Conclusion 1: The purpose of a demo racquet program is to give customers who intend to buy a racquet from us an opportunity to try that racquet. So it is up to us the ensure that that racquet is available for them to try when they want to try it. If that racquet is out being used by players who do not intend to buy a racquet from us, then we have just failed our customer.
Conclusion 2: If we offer free racquet demos to people who do not intend to buy from us, so many people take advantage of the program that we end up spending a fortune managing our demo inventory. As a result, we will have to raise our prices across the board.

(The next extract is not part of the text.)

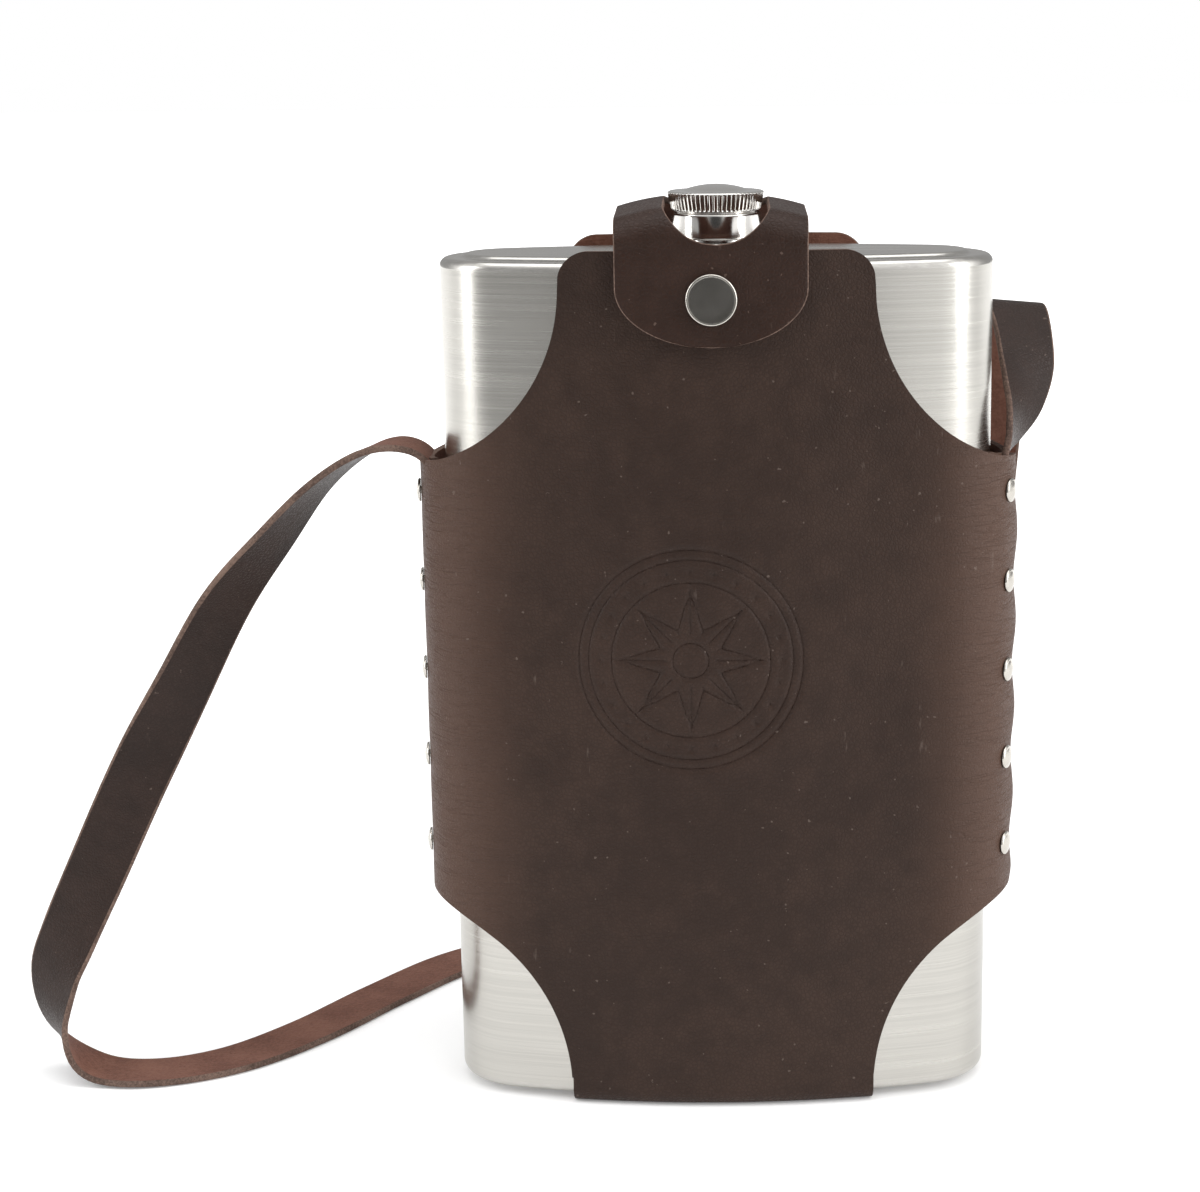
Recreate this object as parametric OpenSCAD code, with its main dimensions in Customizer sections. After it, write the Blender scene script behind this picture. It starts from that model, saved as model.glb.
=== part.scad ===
// Large steel hip flask in a riveted leather holster with a snap-closed flap and a shoulder strap.
// Millimetres. The origin is under the middle of the base, +Z is up and the front faces -Y.

/* [Flask] */
// Width of the flask from end to end
flask_w = 155; // [140:1:170]
// Depth of the flask from face to face at its middle
flask_d = 57; // [54:1:60]
// Height of the steel body from its base to its top rim
flask_h = 241; // [225:1:260]
// Radius of the bulged front and back faces, seen from above
face_r = 242; // [220:1:260]
// Thickness of the steel sheet
sheet = 0.8; // [0.6:0.1:1.0]
// Rounding of the steel body's top and bottom edges
edge_r = 2.5; // [2:0.5:3]
// Height of the raised panel on the top plate
panel_rise = 1; // [0.8:0.1:1.5]

/* [Neck and cap] */
// Radius of the spout's bore
bore_r = 8.5; // [8:0.1:8.6]
// Height of the spout above the raised panel
spout_h = 14; // [13.5:0.5:14]
// Largest radius of the knurled head
head_r = 13.5; // [13.2:0.1:13.6]
// Radius of the cap's plain skirt
skirt_r = 12.5; // [12:0.1:12.5]
// Distance that the cap rises in one turn of its thread
thread_lead = 3; // [2.5:0.5:3]
// Number of grooves round the knurled head
knurl_n = 60; // [40:1:72]

/* [Leather] */
// Thickness of the holster's leather
leather = 2; // [1.8:0.1:2.2]
// Room at each end between the flask and the back wing, where the strap's ends are held
end_room = 3; // [2.8:0.1:3.5]
// Height of the holster's top edge
holster_top = 246.4; // [244:0.1:246.6]
// Half width of the tab that runs down under the base
tab_half = 43.5; // [40:0.5:46]
// Overlap of each wing past its rivets, in degrees round the flask's end
seam_lap = 20; // [16:1:24]
// Angle of the right seam's rivets, forward of straight sideways
seam_right = 26; // [20:1:30]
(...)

In the winter of 2017 we changed our rules and created a brand new demo program to serve customers who intend to buy a racquet from us. This new program, briefly described at the start of this article, makes it clear that players who do not intend to buy a racquet in the next four weeks should not take out a demo racquet.
Our New Demo Program
Our demo program is offered as a service to customers who are in the market for a new racquet. It is not a loaner program. It is not a program under which you get to take out a new racquet while your old racquet is getting re-strung. The highest priority of our new demo program is the ensure that customers who want to purchase hot new racquets have an opportunity to try them, which means they need to be available when the customer wants to try them.
Players who want to use loaner racquets can do so. We have a program for that. It is available to all members of Squash Calgary, Tennis Calgary, Badminton Calgary and Pickleball Calgary. But is a different program entirely from our demo program.